Julie isn’t quite so bold, or so embarrassed. She does love Anthony, of course, and she sacrifices a great deal for him without quite realizing what she’s doing. Over the span of the film – it’s hard to know exactly how much time is passing, which is of course exactly how the passage of time can feel – her friends slip away, and the work that had seemed so urgent feels a bit more remote. But the interplay of forces in Julie’s life is subtle, as is the balance, in her own temperament, between decisiveness and passivity.
Byrne is a revelation, and Julie is an embodiment of the awkwardness and heedless grace of young adulthood almost without precedent in the movies. Byrne is, of course, the child of one of the greatest actresses alive, but her own talent is of an entirely different order. The point of Julie is that she’s a half-formed creature who we’re watching take shape, partly through the development of her own nature and partly under the influence of external forces. With her soft features and hesitant diction, Byrne gives Julie’s confusion a sensual, almost metaphysical, intensity. For the duration of “The Souvenir,” nothing in the world is more important than what will happen to her.

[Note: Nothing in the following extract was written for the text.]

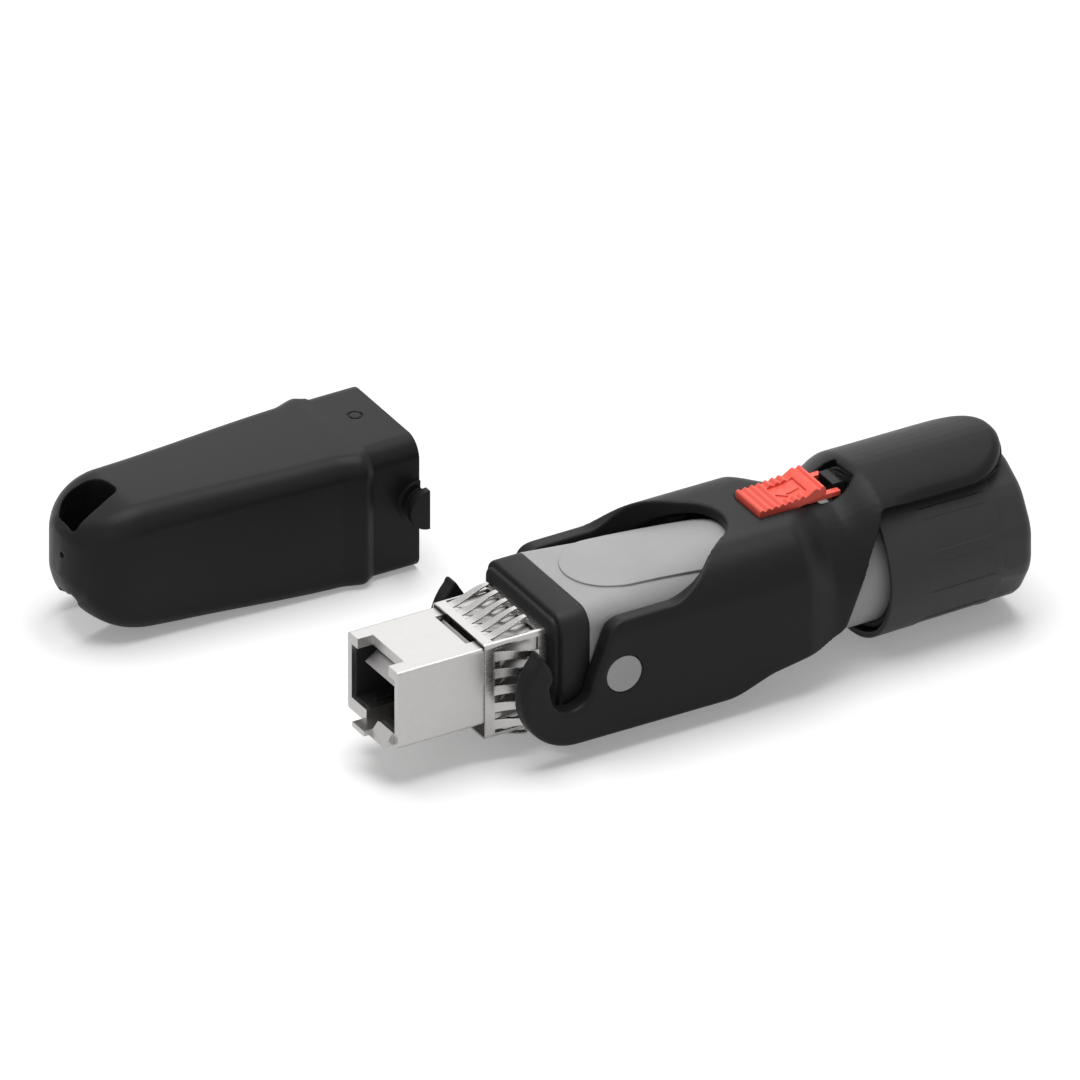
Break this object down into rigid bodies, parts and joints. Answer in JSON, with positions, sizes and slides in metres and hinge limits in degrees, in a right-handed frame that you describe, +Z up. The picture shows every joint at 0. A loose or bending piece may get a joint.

Or, to adjust the grammar a bit, what will turn out to have happened. This movie is a memory piece, after all (with a sequel in the works), set at a time of I.R.A. bombings and ascendant Thatcherism. It’s also a coming-of-age story, implying a backward-looking perspective of maturity. The grain of the film (David Raedeker is the director of photography) shrouds the action in a delicate caul of nostalgia, communicating an ache that Julie can’t yet feel but that we can see forming inside her. This is one of the saddest movies you can imagine, and it’s an absolute joy to watch.